The distributor is tapping an established New York-based MSP to run a pair of new hosted products they co-developed to complement the Santa Ana, Calif.-based distributor's Seismic managed services offerings.

Synergy, in Rochester, N.Y., will operate Ingram's Seismic Managed Help Desk and Managed NOC, which Ingram announced today would be available to the channel along with Seismic-integrated PSA software from Autotask and hosted e-mail and Web filtering powered by MX Logic. Synergy's NOC is located in Buffalo, N.Y.

"We can service alerts from any platform," said Synergy president Clark Crook, addressing one concern an MSP contacted by CRN expressed. "Our ultimate goal is to drive the VAR into building a profitable managed service portfolio. Our tools are designed to fit in with what the VAR has in terms of monitoring and with what the end-user needs."

For Andy Harper, CIO of Gaeltek, a two-technician MSP and LPI Level Platforms and Autotask customer in Vienna, Va., Ingram's new additions are tempting as he tries to grow his business.

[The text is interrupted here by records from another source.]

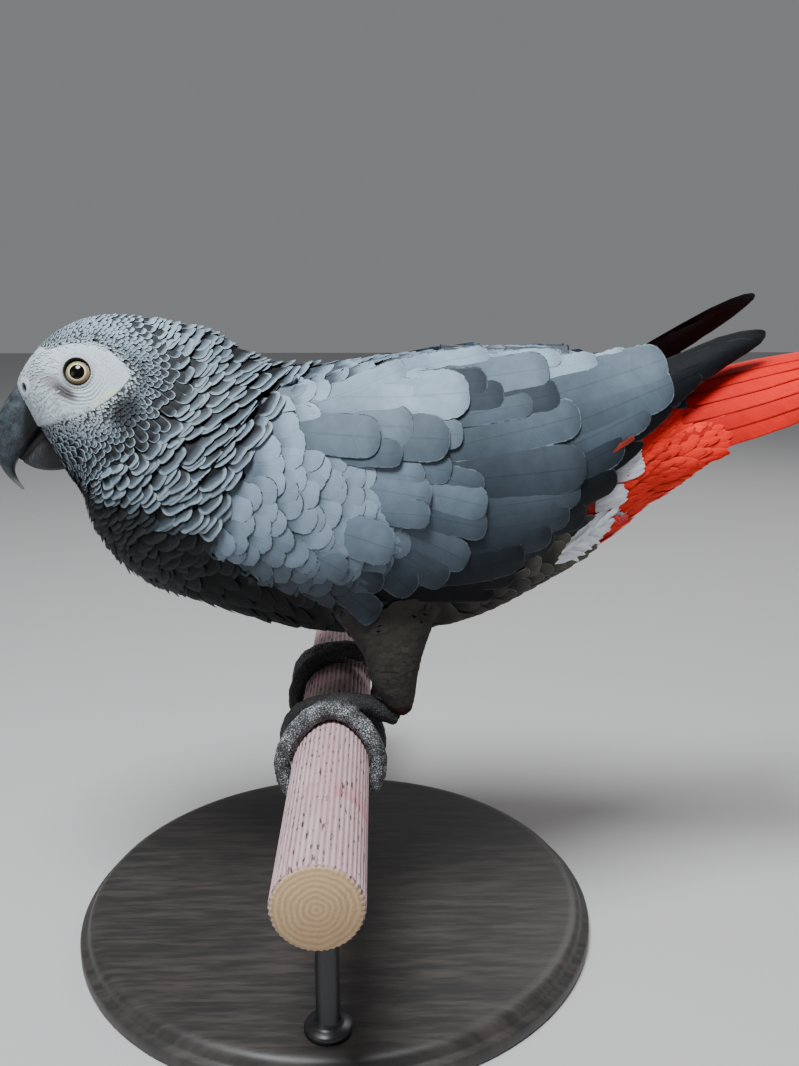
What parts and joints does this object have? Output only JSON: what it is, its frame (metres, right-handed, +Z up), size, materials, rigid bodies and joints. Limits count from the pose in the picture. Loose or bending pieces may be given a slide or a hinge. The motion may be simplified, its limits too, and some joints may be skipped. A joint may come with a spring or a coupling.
{
  "type": "grey parrot",
  "caption": "Life-size still model of a grey parrot gripping a short round perch, body level, head forward, red tail raised, on a plain round display stand.",
  "frame": {"origin": "centre of the round base's flat underside, straight under the perch and the bird's feet", "axes": "+X from beak to tail along the level body, +Y to the bird's right along the perch, +Z up"},
  "size_m": [0.3393, 0.28, 0.2713],
  "materials": {
    "plumage_grey": "soft matte feathers",
    "plumage_dark": "soft matte feathers",
    "plumage_pale": "downy matte feathers",
    "plumage_red": "matte red feathers",
    "foot_skin": "dry pebbled scales",
    "beak": "satin horn",
    "horn": "satin horn",
    "eye": "wet and glossy",
    "perch": "painted, finely ribbed lengthwise",
    "stand": "satin dark stained wood",
    "stand_rods": "satin dark grey"
  },
  "bodies": {
    "root": {"claw_left_inner_front": "horn", "claw_left_inner_rear": "horn", "claw_left_outer_front": "horn", "claw_left_outer_rear": "horn", "claw_right_inner_front": "horn", "claw_right_inner_rear": "horn", "claw_right_outer_front": "horn", "claw_right_outer_rear": "horn", "eye_left": "eye", "eye_right": "eye", "foot_left": "foot_skin", "foot_right": "foot_skin", "head": "plumage_grey", "lower_beak": "beak", "neck": "plumage_grey", "perch": "perch", "stand_base": "stand", "stand_rod_far": "stand_rods", "stand_rod_near": "stand_rods", "tail": "plumage_red", "thigh_left": "plumage_pale", "thigh_right": "plumage_pale", "trunk": "plumage_grey", "upper_beak": "beak", "vent": "plumage_pale", "wing_left_coverts": "plumage_grey", "wing_left_primaries": "plumage_dark", "wing_left_secondaries": "plumage_grey", "wing_right_coverts": "plumage_grey", "wing_right_primaries": "plumage_dark", "wing_right_secondaries": "plumage_grey"}
  },
  "joints": []
}
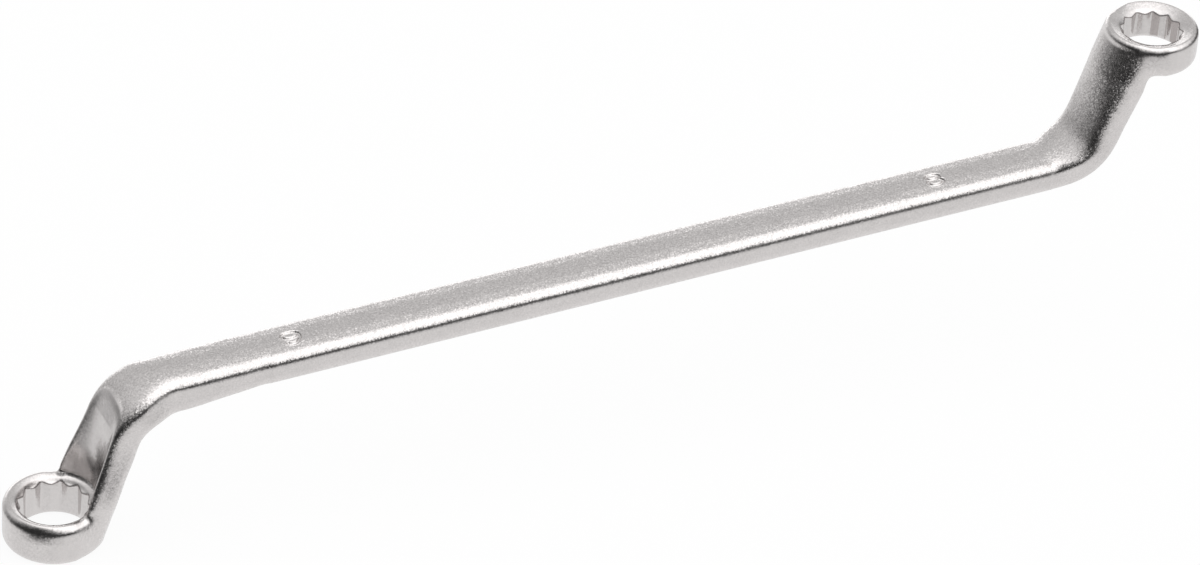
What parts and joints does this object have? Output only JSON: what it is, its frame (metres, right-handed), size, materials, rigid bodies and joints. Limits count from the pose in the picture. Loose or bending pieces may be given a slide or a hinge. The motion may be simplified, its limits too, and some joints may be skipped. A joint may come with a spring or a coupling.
{
  "type": "ring spanner",
  "caption": "Ring spanner with a broached ring at both ends of a cranked forged shank, one facing down and one facing up, for turning hexagon nuts and bolt heads.",
  "frame": {"origin": "centre of the free face of the 9 mm ring, which is the lowest face", "axes": "+Z along both ring axes, +X from the 9 mm ring towards the 8 mm ring, +Y across the shank"},
  "size_m": [0.1847, 0.0146, 0.0488],
  "materials": {
    "chrome": "satin chrome plate with a fine grain, polished on the ring faces"
  },
  "bodies": {
    "root": {"spanner": "chrome"}
  },
  "joints": []
}
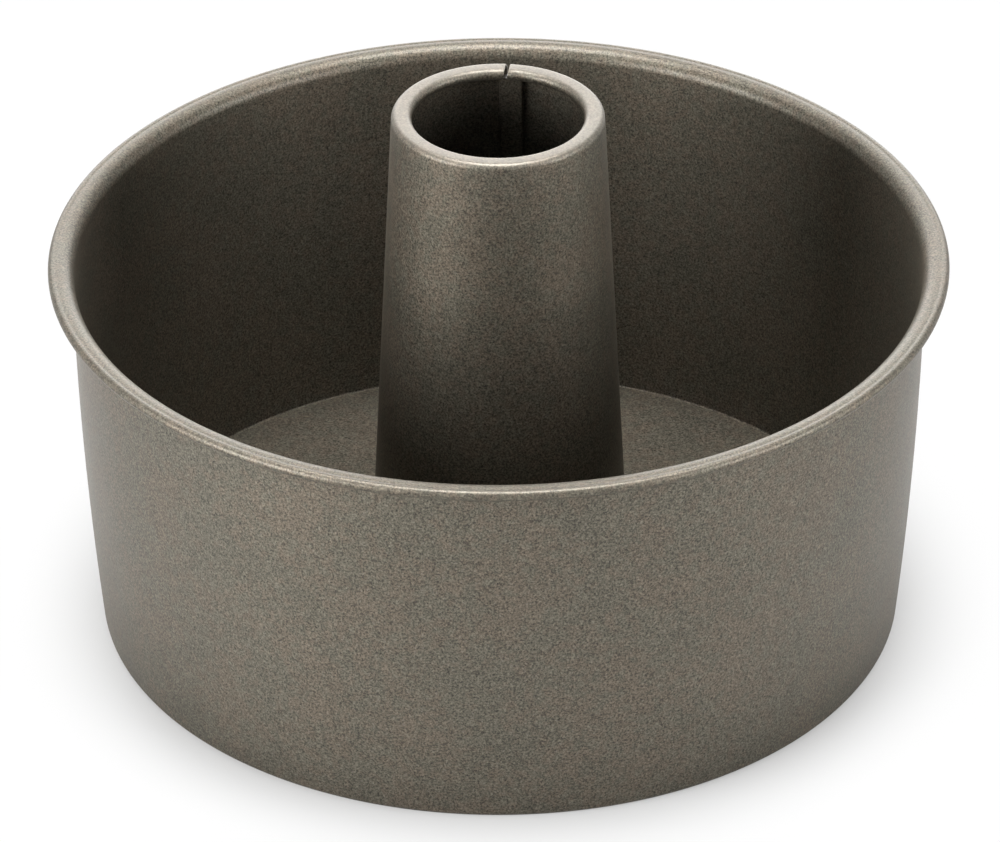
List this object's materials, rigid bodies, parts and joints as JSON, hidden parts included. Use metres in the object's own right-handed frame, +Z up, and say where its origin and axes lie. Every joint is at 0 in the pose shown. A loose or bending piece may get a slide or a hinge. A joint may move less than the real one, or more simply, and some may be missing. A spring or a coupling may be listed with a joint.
{
  "type": "angel food cake pan",
  "caption": "Round tube pan for angel food cake: a tapered sheet-metal wall with a rolled rim, and a loose base plate that lifts out on its tall centre tube.",
  "frame": {"origin": "on the pan's axis, in the plane that it stands on", "axes": "+Z up along the pan's axis, from the standing plane to the tube's mouth; +Y towards the side that carries the tube's lock seam, which is turned a little from +Y towards +X"},
  "size_m": [0.191, 0.191, 0.1186],
  "materials": {
    "coated_wall": "satin non-stick coating with a fine metallic grain, on drawn steel sheet",
    "coated_plate": "satin non-stick coating with a fine metallic grain, on flat steel sheet",
    "coated_tube": "satin non-stick coating with a fine metallic grain, on rolled and lock-seamed steel sheet"
  },
  "bodies": {
    "wall": {"outer_wall": "coated_wall"},
    "lifting_base": {"base_plate": "coated_plate", "centre_tube": "coated_tube"}
  },
  "joints": [
    {"name": "base_lift", "type": "slide", "parent": "wall", "child": "lifting_base", "axis": [0, 0, 1], "range_m": [0, 0.12]}
  ]
}
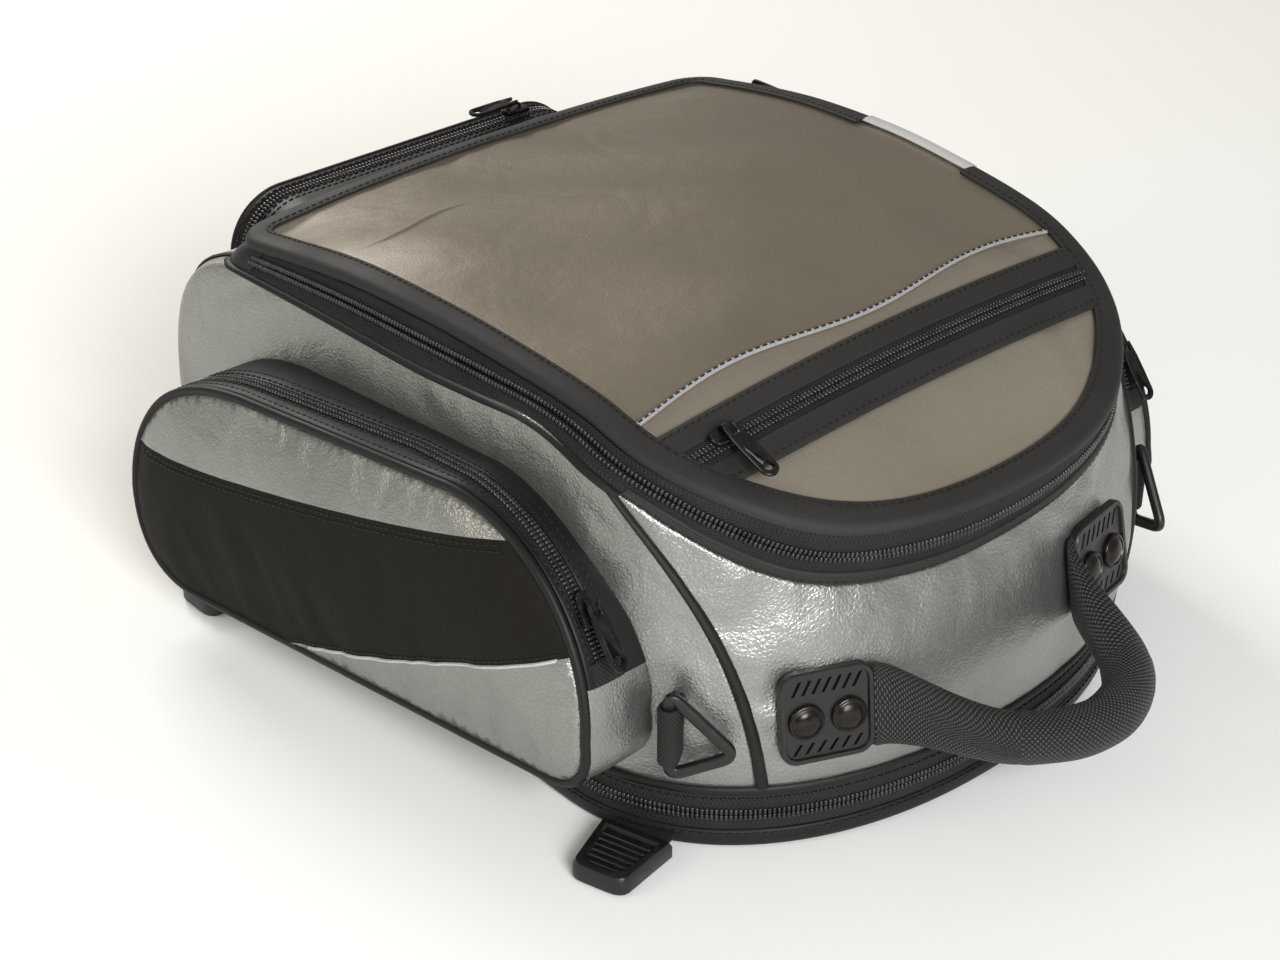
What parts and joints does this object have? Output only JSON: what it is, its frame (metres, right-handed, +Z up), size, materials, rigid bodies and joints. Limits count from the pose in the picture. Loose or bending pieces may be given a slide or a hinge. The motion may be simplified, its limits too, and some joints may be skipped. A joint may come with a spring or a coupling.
{
  "type": "motorcycle tank bag",
  "caption": "Padded D-shaped motorcycle tank bag on a zip-off base, with hinged map lid, zipped side and rear pockets, carrying handle, rings and strap buckles.",
  "frame": {"origin": "on the ground under the bag, at the middle of its width and 11 mm in front of the middle of its body's length", "axes": "+X to the bag's right seen from behind it, +Y towards the hinged rear, +Z up"},
  "size_m": [0.3908, 0.4593, 0.1889],
  "materials": {
    "silver_leather": "pebbled metallic silver",
    "lid_leather": "pebbled metallic silver, warm",
    "binding": "smooth dark grey binding tape",
    "zip_tape": "black herringbone tape with nylon coil",
    "webbing": "black woven webbing",
    "plastic": "moulded black",
    "board": "stiffener sheet",
    "rivet": "domed, glossy brown-black",
    "slider_metal": "burnished dark bronze",
    "map_vinyl": "clear flexible vinyl",
    "pad": "black lined foam"
  },
  "bodies": {
    "base": {"base_pad": "pad", "base_board": "board", "base_binding": "binding", "base_zip_lower": "zip_tape", "strap_front_left": "webbing", "strap_rear_left": "webbing", "strap_rear_right": "webbing"},
    "bag": {"base_zip_upper": "zip_tape", "bag_floor": "pad", "base_piping": "webbing", "front_panel": "silver_leather", "left_panel": "silver_leather", "right_panel": "silver_leather", "rear_panel": "silver_leather", "seam_piping_left": "webbing", "seam_piping_right": "webbing", "top_binding": "binding", "main_zip_lower": "zip_tape", "handle_plate_left": "plastic", "handle_plate_right": "plastic", "rivet_left_inner": "rivet", "rivet_left_outer": "rivet", "rivet_right_inner": "rivet", "rivet_right_outer": "rivet", "ring_tab_left": "webbing", "ring_tab_right": "webbing", "left_pocket_zip": "zip_tape", "left_pocket_gusset": "silver_leather", "left_pocket_piping": "webbing", "left_pocket_face": "silver_leather", "right_pocket_zip": "zip_tape", "right_pocket_gusset": "silver_leather", "right_pocket_piping": "webbing", "right_pocket_face": "silver_leather", "rear_pocket_zip": "zip_tape", "rear_pocket_gusset": "binding", "rear_pocket_face": "silver_leather"},
    "lid": {"lid_panel": "lid_leather", "lid_foam": "pad", "lid_binding": "binding", "lid_binding_right": "binding", "map_window": "map_vinyl", "lid_zip": "zip_tape", "main_zip_upper": "zip_tape"},
    "lid_slider": {"lid_slider": "slider_metal"},
    "lid_pull": {"lid_pull": "slider_metal"},
    "main_slider": {"main_slider": "slider_metal"},
    "main_pull": {"main_pull": "slider_metal"},
    "left_pocket_slider": {"left_pocket_slider": "slider_metal"},
    "left_pocket_pull": {"left_pocket_pull": "slider_metal"},
    "right_pocket_slider": {"right_pocket_slider": "slider_metal"},
    "right_pocket_pull": {"right_pocket_pull": "slider_metal"},
    "rear_pocket_slider": {"rear_pocket_slider": "slider_metal"},
    "rear_pocket_pull": {"rear_pocket_pull": "slider_metal"},
    "handle": {"handle_grip": "webbing"},
    "ring_left": {"ring_left": "plastic"},
    "ring_right": {"ring_right": "plastic"},
    "buckle_front_left": {"buckle_front_left": "plastic"},
    "buckle_rear_left": {"buckle_rear_left": "plastic"},
    "buckle_rear_right": {"buckle_rear_right": "plastic"}
  },
  "joints": [
    {"name": "bag_lift", "type": "slide", "parent": "base", "child": "bag", "axis": [0, 0, 1], "range_m": [0, 0.06]},
    {"name": "lid_hinge", "type": "hinge", "parent": "bag", "child": "lid", "pos_m": [0, 0.155, 0.165], "axis": [-1, 0, 0], "range_deg": [0, 95]},
    {"name": "lid_slider_run", "type": "hinge", "parent": "lid", "child": "lid_slider", "pos_m": [0.01954, -0.112, -1.1616], "axis": [0, 1, 0], "range_deg": [0, 7.5]},
    {"name": "main_slider_run", "type": "slide", "parent": "bag", "child": "main_slider", "axis": [-0.0214, -0.9976, 0.0663], "range_m": [0, 0.06]},
    {"name": "left_pocket_slider_run", "type": "hinge", "parent": "bag", "child": "left_pocket_slider", "pos_m": [-0.155, -0.036, 0.06], "axis": [1, 0, 0], "range_deg": [-50, 15]},
    {"name": "right_pocket_slider_run", "type": "hinge", "parent": "bag", "child": "right_pocket_slider", "pos_m": [0.155, -0.036, 0.06], "axis": [1, 0, 0], "range_deg": [-50, 15]},
    {"name": "rear_pocket_slider_run", "type": "slide", "parent": "bag", "child": "rear_pocket_slider", "axis": [-1, 0, 0], "range_m": [0, 0.124]},
    {"name": "lid_pull_flip", "type": "hinge", "parent": "lid_slider", "child": "lid_pull", "pos_m": [-0.09547, -0.11401, 0.17156], "axis": [-0.9967, 0.03, -0.0749], "range_deg": [0, 150]},
    {"name": "main_pull_flip", "type": "hinge", "parent": "main_slider", "child": "main_pull", "pos_m": [0.14505, 0.09764, 0.16913], "axis": [0.2534, 0, -0.9674], "range_deg": [0, 150]},
    {"name": "left_pocket_pull_flip", "type": "hinge", "parent": "left_pocket_slider", "child": "left_pocket_pull", "pos_m": [-0.155, -0.10519, 0.11406], "axis": [-1, 0, 0], "range_deg": [0, 150]},
    {"name": "right_pocket_pull_flip", "type": "hinge", "parent": "right_pocket_slider", "child": "right_pocket_pull", "pos_m": [0.155, -0.10519, 0.11406], "axis": [-1, 0, 0], "range_deg": [0, 150]},
    {"name": "rear_pocket_pull_flip", "type": "hinge", "parent": "rear_pocket_slider", "child": "rear_pocket_pull", "pos_m": [0.062, 0.207, 0.1576], "axis": [0, 1, 0], "range_deg": [0, 150]},
    {"name": "handle_swing", "type": "hinge", "parent": "bag", "child": "handle", "pos_m": [-0.062, -0.175, 0.054], "axis": [-0.988, 0.0285, -0.152], "range_deg": [-20, 60]},
    {"name": "ring_left_swing", "type": "hinge", "parent": "bag", "child": "ring_left", "pos_m": [-0.138, -0.129, 0.0595], "axis": [0, 0, -1], "range_deg": [0, 95]},
    {"name": "ring_right_swing", "type": "hinge", "parent": "bag", "child": "ring_right", "pos_m": [0.142, -0.129, 0.0595], "axis": [0, 0, 1], "range_deg": [0, 70]},
    {"name": "buckle_front_left_lift", "type": "hinge", "parent": "base", "child": "buckle_front_left", "pos_m": [-0.14307, -0.11686, 0.0092], "axis": [-0.2924, 0.9563, 0], "range_deg": [0, 70]},
    {"name": "buckle_rear_left_lift", "type": "hinge", "parent": "base", "child": "buckle_rear_left", "pos_m": [-0.15235, 0.14, 0.0092], "axis": [0, 1, 0], "range_deg": [0, 16]},
    {"name": "buckle_rear_right_lift", "type": "hinge", "parent": "base", "child": "buckle_rear_right", "pos_m": [0.15235, 0.14, 0.0092], "axis": [0, -1, 0], "range_deg": [0, 16]}
  ]
}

"I'm actually quite excited about this offering because this might be a way to give me back some control of my life," he said. "This might actually allow me to offer 24/7 desktop monitoring and support."

Harper also spoke highly of how the services are priced. "The price point is phenomenal, to be honest. Per-user for unlimited 24/7 desktop support is $140-per-year, starting from 25 to 200 users," he said. "We can cherry-pick the Seismic services, so if I want the Help Desk, I can do that. And to be honest, that was a concern, because I like my direct relationship with Level Platforms and Autotask."

He said he doesn't see the Ingram offering as a threat to his burgeoning MSP business.

"I see it as a way to augment the service we provide. I listened to the director of the channel and they aren't going to go direct," he said. "I want to double business this year. This might well help me do that, without creating way more pain and grief."

Craig Valentine Brenner, CEO of New England Data Services, an established MSP in Waltham, Mass., said he is watching Ingram's SaaS-to-resellers strategy as he contemplates possibly making a similar play with his company. But Brenner said he has reservations about lowering the barriers to entry to managed services for VARs if it's done in a way that damages the reputations of MSPs as a whole.

"If it's not done properly and it's not well thought-out, it will be a disaster, in my opinion," he said. "It'll put a negative perception out there in the marketplace about MSPs."

He also wonders what a VAR's relationship will be with the distributor if it signs on to Seismic.

"How much hand-holding will Ingram Micro be able to provide [VAR partners]? How about the relationship between Ingram Micro and Level Platforms? How does that hold up?" he asked.

Ingram, for its part, is hoping that VARs do decide to take the MSP plunge, and take it with Ingram.

"The strategy is to target the folks that have been sitting on the fence, the late adopters, so to speak the folks who haven't made decisions on where to go," said Crotty. "I think the additional offerings above and beyond the monitoring platform, like the NOC, the help desk, those will be adopted by new VARs and existing MSP VARs alike ... They can fold these into their current portfolios without having to make a lot of changes."

The result, he said, should be a significant, steady revenue stream.

"We don't suggest markup to VARs, but the pricing is some of the most competitive pricing for these types of offerings in the market," said Crotty. "It's up to the VAR to figure out what they want to charge their end-customer In general, VARs should be making a lot of money on this stuff if they're pricing it correctly."